Some records
=======

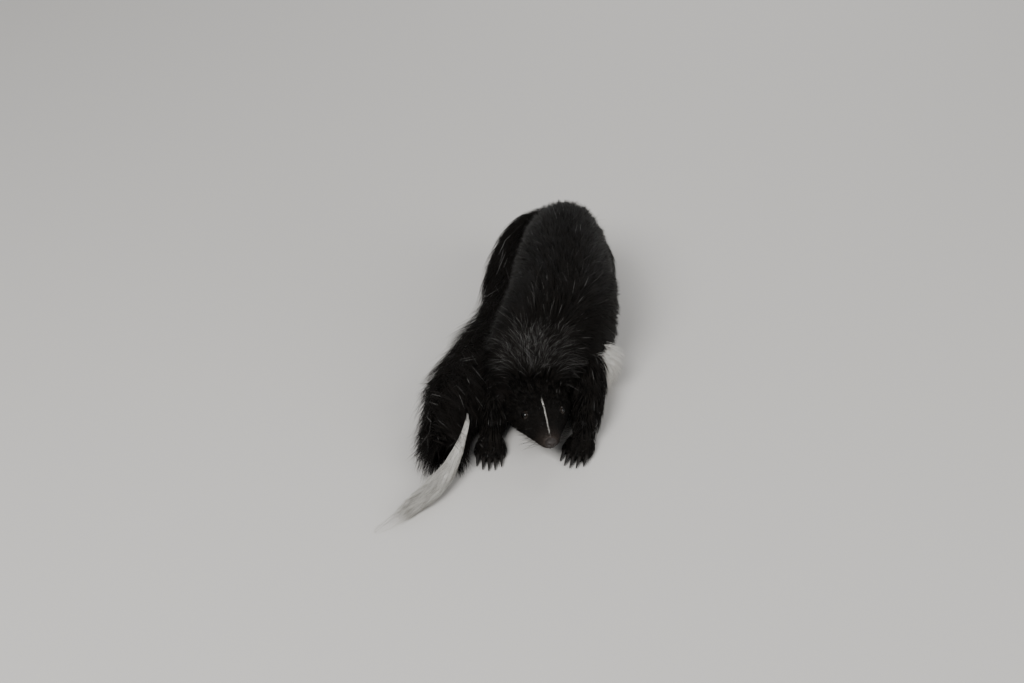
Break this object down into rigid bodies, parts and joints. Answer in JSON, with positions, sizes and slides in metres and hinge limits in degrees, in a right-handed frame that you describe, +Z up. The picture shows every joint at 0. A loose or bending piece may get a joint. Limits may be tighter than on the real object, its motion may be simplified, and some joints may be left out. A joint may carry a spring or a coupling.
{
  "type": "striped skunk, still life-size model",
  "caption": "Striped skunk crouching low, head low and turned a little to its left, bushy tail laid forward along its right side and ending in a long white tuft.",
  "frame": {"origin": "middle of the underside of the bounding box, on the floor the animal rests on", "axes": "+Z up, -Y ahead of the animal, +X to the animal's left"},
  "size_m": [0.194, 0.375, 0.1094],
  "materials": {
    "black_coat": "black coat, a little glossy along the hairs",
    "white_coat": "coarse white hair",
    "ear_skin": "short dark down over skin",
    "eye": "wet gloss",
    "nose_skin": "damp, finely pebbled skin",
    "claw_horn": "smooth horn"
  },
  "bodies": {
    "root": {"nose": "nose_skin", "eye_right": "eye", "eye_left": "eye", "foreclaw_right_1": "claw_horn", "foreclaw_right_2": "claw_horn", "foreclaw_right_3": "claw_horn", "foreclaw_right_4": "claw_horn", "foreclaw_right_5": "claw_horn", "foreclaw_left_1": "claw_horn", "foreclaw_left_2": "claw_horn", "foreclaw_left_3": "claw_horn", "foreclaw_left_4": "claw_horn", "foreclaw_left_5": "claw_horn", "hindclaw_right_1": "claw_horn", "hindclaw_right_2": "claw_horn", "hindclaw_right_3": "claw_horn", "hindclaw_right_4": "claw_horn", "hindclaw_right_5": "claw_horn", "hindclaw_left_1": "claw_horn", "hindclaw_left_2": "claw_horn", "hindclaw_left_3": "claw_horn", "hindclaw_left_4": "claw_horn", "hindclaw_left_5": "claw_horn", "head": "black_coat", "ear_right": "ear_skin", "ear_left": "ear_skin", "forefoot_right": "black_coat", "forefoot_left": "black_coat", "hindfoot_right": "black_coat", "hindfoot_left": "black_coat", "neck": "black_coat", "torso": "black_coat", "foreleg_right": "black_coat", "foreleg_left": "black_coat", "hindleg_right": "black_coat", "hindleg_left": "black_coat", "tail_tip": "white_coat", "tail_base": "black_coat", "tail_middle": "black_coat", "tail_end": "black_coat"}
  },
  "joints": []
}
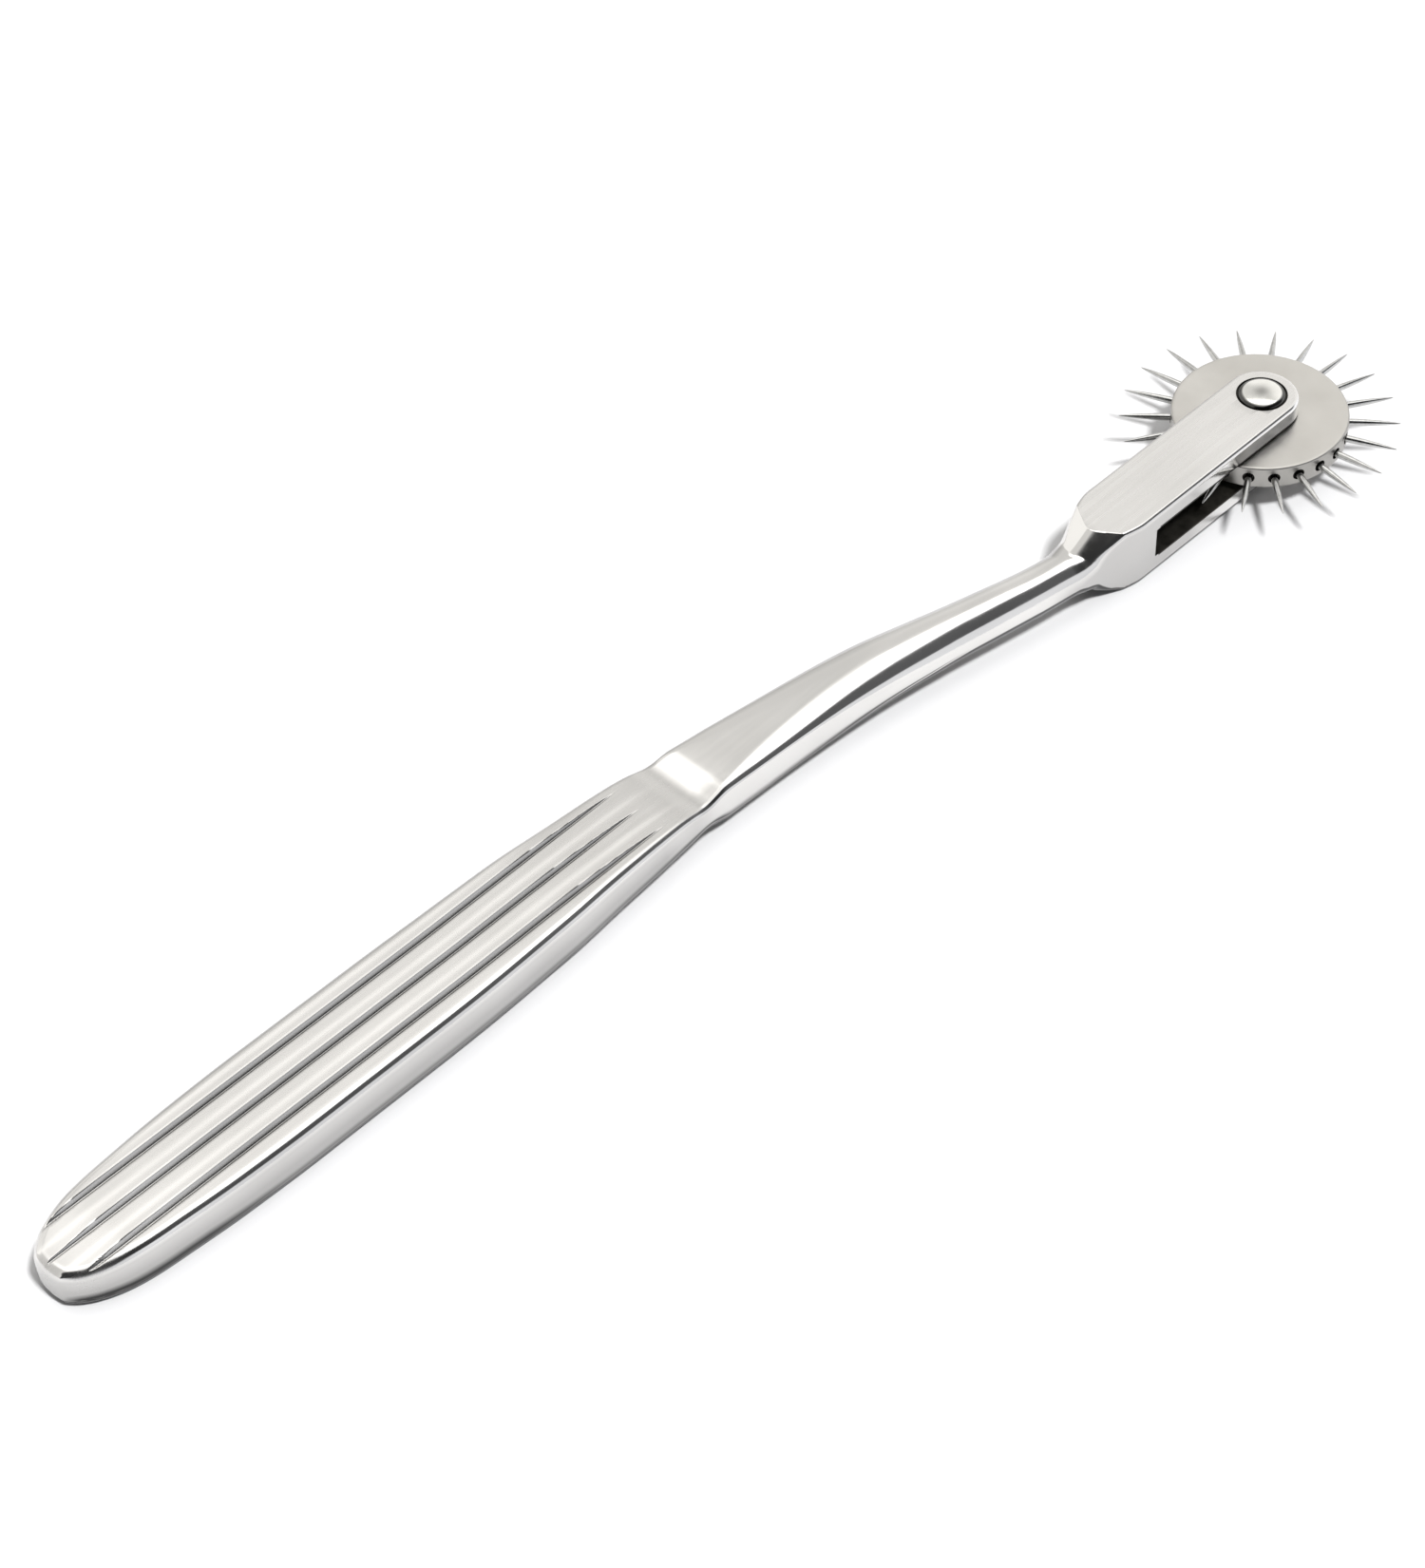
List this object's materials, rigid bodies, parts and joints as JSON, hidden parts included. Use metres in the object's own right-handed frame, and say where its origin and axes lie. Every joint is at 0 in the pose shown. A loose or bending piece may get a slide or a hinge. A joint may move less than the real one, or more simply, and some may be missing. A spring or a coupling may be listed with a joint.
{
  "type": "neurological pinwheel",
  "caption": "Steel sensory-testing pinwheel: a ribbed flat handle drawn into an offset neck and fork, with a freely turning wheel of radial pins riveted in the fork.",
  "frame": {"origin": "under the middle of the overall length, in line with the wheel's axis across the width, at the height of the lower rivet head", "axes": "+X from the handle's end to the wheel, +Z along the wheel's axis, +Y to the side that the handle is offset to"},
  "size_m": [0.1911, 0.0326, 0.0096],
  "materials": {
    "forged_steel": "satin faces with polished edges and neck",
    "turned_steel": "fine satin, turned",
    "pin_steel": "polished, ground to a point",
    "rivet_steel": "polished"
  },
  "bodies": {
    "handle": {"handle_and_fork": "forged_steel", "axle_rivet": "rivet_steel"},
    "wheel": {"wheel_disc": "turned_steel", "pin_01": "pin_steel", "pin_02": "pin_steel", "pin_03": "pin_steel", "pin_04": "pin_steel", "pin_05": "pin_steel", "pin_06": "pin_steel", "pin_07": "pin_steel", "pin_08": "pin_steel", "pin_09": "pin_steel", "pin_10": "pin_steel", "pin_11": "pin_steel", "pin_12": "pin_steel", "pin_13": "pin_steel", "pin_14": "pin_steel", "pin_15": "pin_steel", "pin_16": "pin_steel", "pin_17": "pin_steel", "pin_18": "pin_steel", "pin_19": "pin_steel", "pin_20": "pin_steel", "pin_21": "pin_steel", "pin_22": "pin_steel"}
  },
  "joints": [
    {"name": "wheel_spin", "type": "hinge", "parent": "handle", "child": "wheel", "pos_m": [0.07915, 0, 0.0052], "axis": [0, 0, 1], "continuous": true}
  ]
}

=======

Goal: Print every entry exactly as it appears.

Answer to the task:
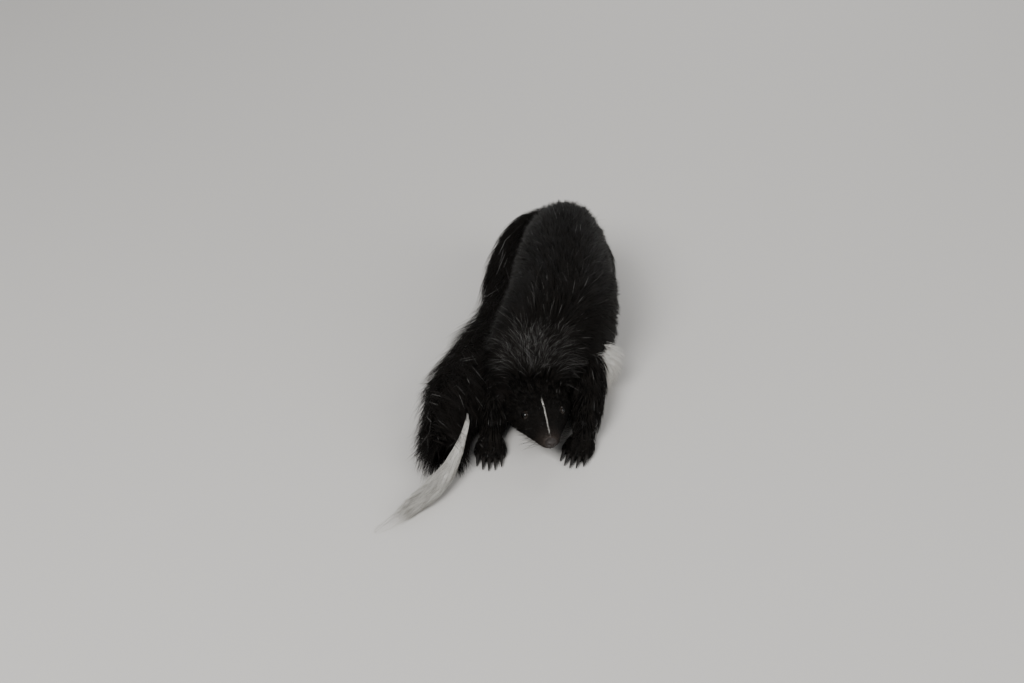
Break this object down into rigid bodies, parts and joints. Answer in JSON, with positions, sizes and slides in metres and hinge limits in degrees, in a right-handed frame that you describe, +Z up. The picture shows every joint at 0. A loose or bending piece may get a joint. Limits may be tighter than on the real object, its motion may be simplified, and some joints may be left out. A joint may carry a spring or a coupling.
{
  "type": "striped skunk, still life-size model",
  "caption": "Striped skunk crouching low, head low and turned a little to its left, bushy tail laid forward along its right side and ending in a long white tuft.",
  "frame": {"origin": "middle of the underside of the bounding box, on the floor the animal rests on", "axes": "+Z up, -Y ahead of the animal, +X to the animal's left"},
  "size_m": [0.194, 0.375, 0.1094],
  "materials": {
    "black_coat": "black coat, a little glossy along the hairs",
    "white_coat": "coarse white hair",
    "ear_skin": "short dark down over skin",
    "eye": "wet gloss",
    "nose_skin": "damp, finely pebbled skin",
    "claw_horn": "smooth horn"
  },
  "bodies": {
    "root": {"nose": "nose_skin", "eye_right": "eye", "eye_left": "eye", "foreclaw_right_1": "claw_horn", "foreclaw_right_2": "claw_horn", "foreclaw_right_3": "claw_horn", "foreclaw_right_4": "claw_horn", "foreclaw_right_5": "claw_horn", "foreclaw_left_1": "claw_horn", "foreclaw_left_2": "claw_horn", "foreclaw_left_3": "claw_horn", "foreclaw_left_4": "claw_horn", "foreclaw_left_5": "claw_horn", "hindclaw_right_1": "claw_horn", "hindclaw_right_2": "claw_horn", "hindclaw_right_3": "claw_horn", "hindclaw_right_4": "claw_horn", "hindclaw_right_5": "claw_horn", "hindclaw_left_1": "claw_horn", "hindclaw_left_2": "claw_horn", "hindclaw_left_3": "claw_horn", "hindclaw_left_4": "claw_horn", "hindclaw_left_5": "claw_horn", "head": "black_coat", "ear_right": "ear_skin", "ear_left": "ear_skin", "forefoot_right": "black_coat", "forefoot_left": "black_coat", "hindfoot_right": "black_coat", "hindfoot_left": "black_coat", "neck": "black_coat", "torso": "black_coat", "foreleg_right": "black_coat", "foreleg_left": "black_coat", "hindleg_right": "black_coat", "hindleg_left": "black_coat", "tail_tip": "white_coat", "tail_base": "black_coat", "tail_middle": "black_coat", "tail_end": "black_coat"}
  },
  "joints": []
}
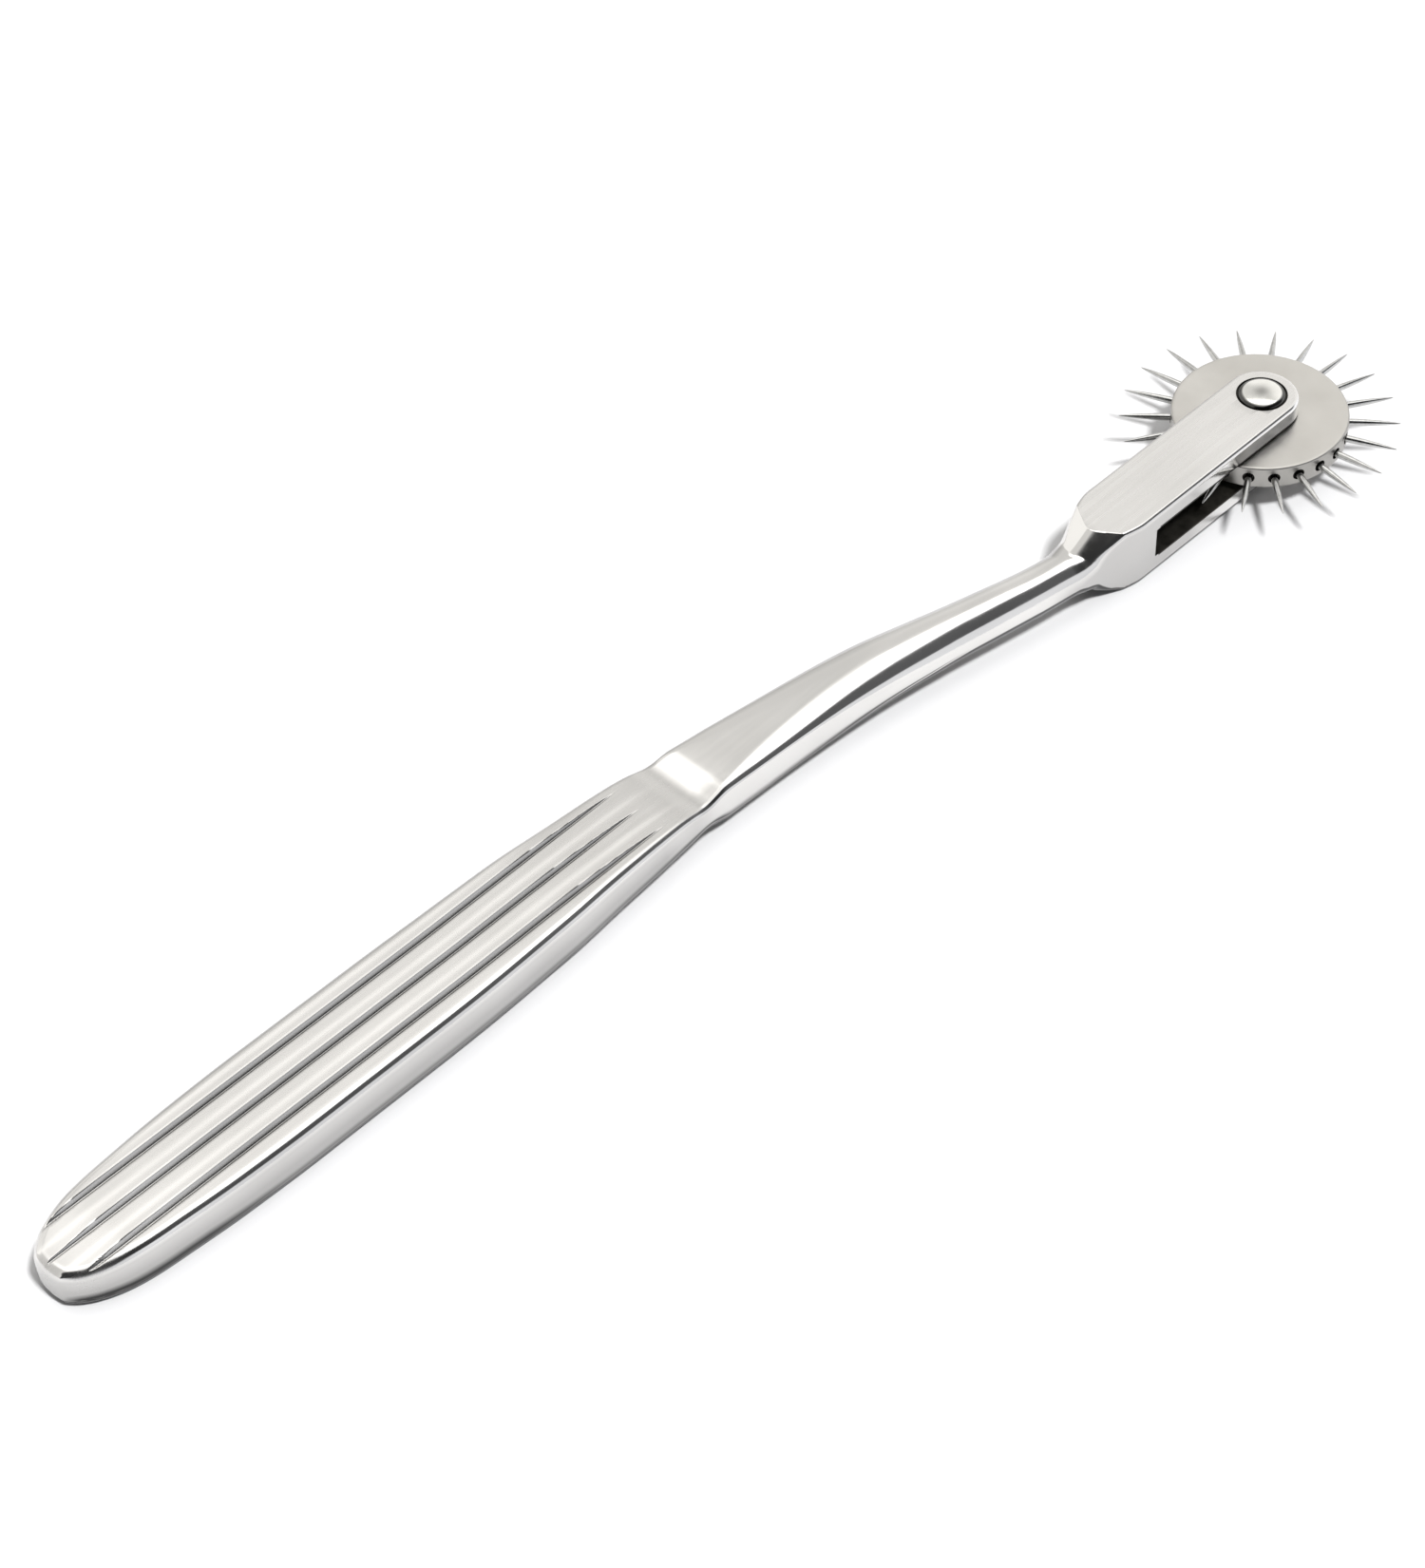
List this object's materials, rigid bodies, parts and joints as JSON, hidden parts included. Use metres in the object's own right-handed frame, and say where its origin and axes lie. Every joint is at 0 in the pose shown. A loose or bending piece may get a slide or a hinge. A joint may move less than the real one, or more simply, and some may be missing. A spring or a coupling may be listed with a joint.
{
  "type": "neurological pinwheel",
  "caption": "Steel sensory-testing pinwheel: a ribbed flat handle drawn into an offset neck and fork, with a freely turning wheel of radial pins riveted in the fork.",
  "frame": {"origin": "under the middle of the overall length, in line with the wheel's axis across the width, at the height of the lower rivet head", "axes": "+X from the handle's end to the wheel, +Z along the wheel's axis, +Y to the side that the handle is offset to"},
  "size_m": [0.1911, 0.0326, 0.0096],
  "materials": {
    "forged_steel": "satin faces with polished edges and neck",
    "turned_steel": "fine satin, turned",
    "pin_steel": "polished, ground to a point",
    "rivet_steel": "polished"
  },
  "bodies": {
    "handle": {"handle_and_fork": "forged_steel", "axle_rivet": "rivet_steel"},
    "wheel": {"wheel_disc": "turned_steel", "pin_01": "pin_steel", "pin_02": "pin_steel", "pin_03": "pin_steel", "pin_04": "pin_steel", "pin_05": "pin_steel", "pin_06": "pin_steel", "pin_07": "pin_steel", "pin_08": "pin_steel", "pin_09": "pin_steel", "pin_10": "pin_steel", "pin_11": "pin_steel", "pin_12": "pin_steel", "pin_13": "pin_steel", "pin_14": "pin_steel", "pin_15": "pin_steel", "pin_16": "pin_steel", "pin_17": "pin_steel", "pin_18": "pin_steel", "pin_19": "pin_steel", "pin_20": "pin_steel", "pin_21": "pin_steel", "pin_22": "pin_steel"}
  },
  "joints": [
    {"name": "wheel_spin", "type": "hinge", "parent": "handle", "child": "wheel", "pos_m": [0.07915, 0, 0.0052], "axis": [0, 0, 1], "continuous": true}
  ]
}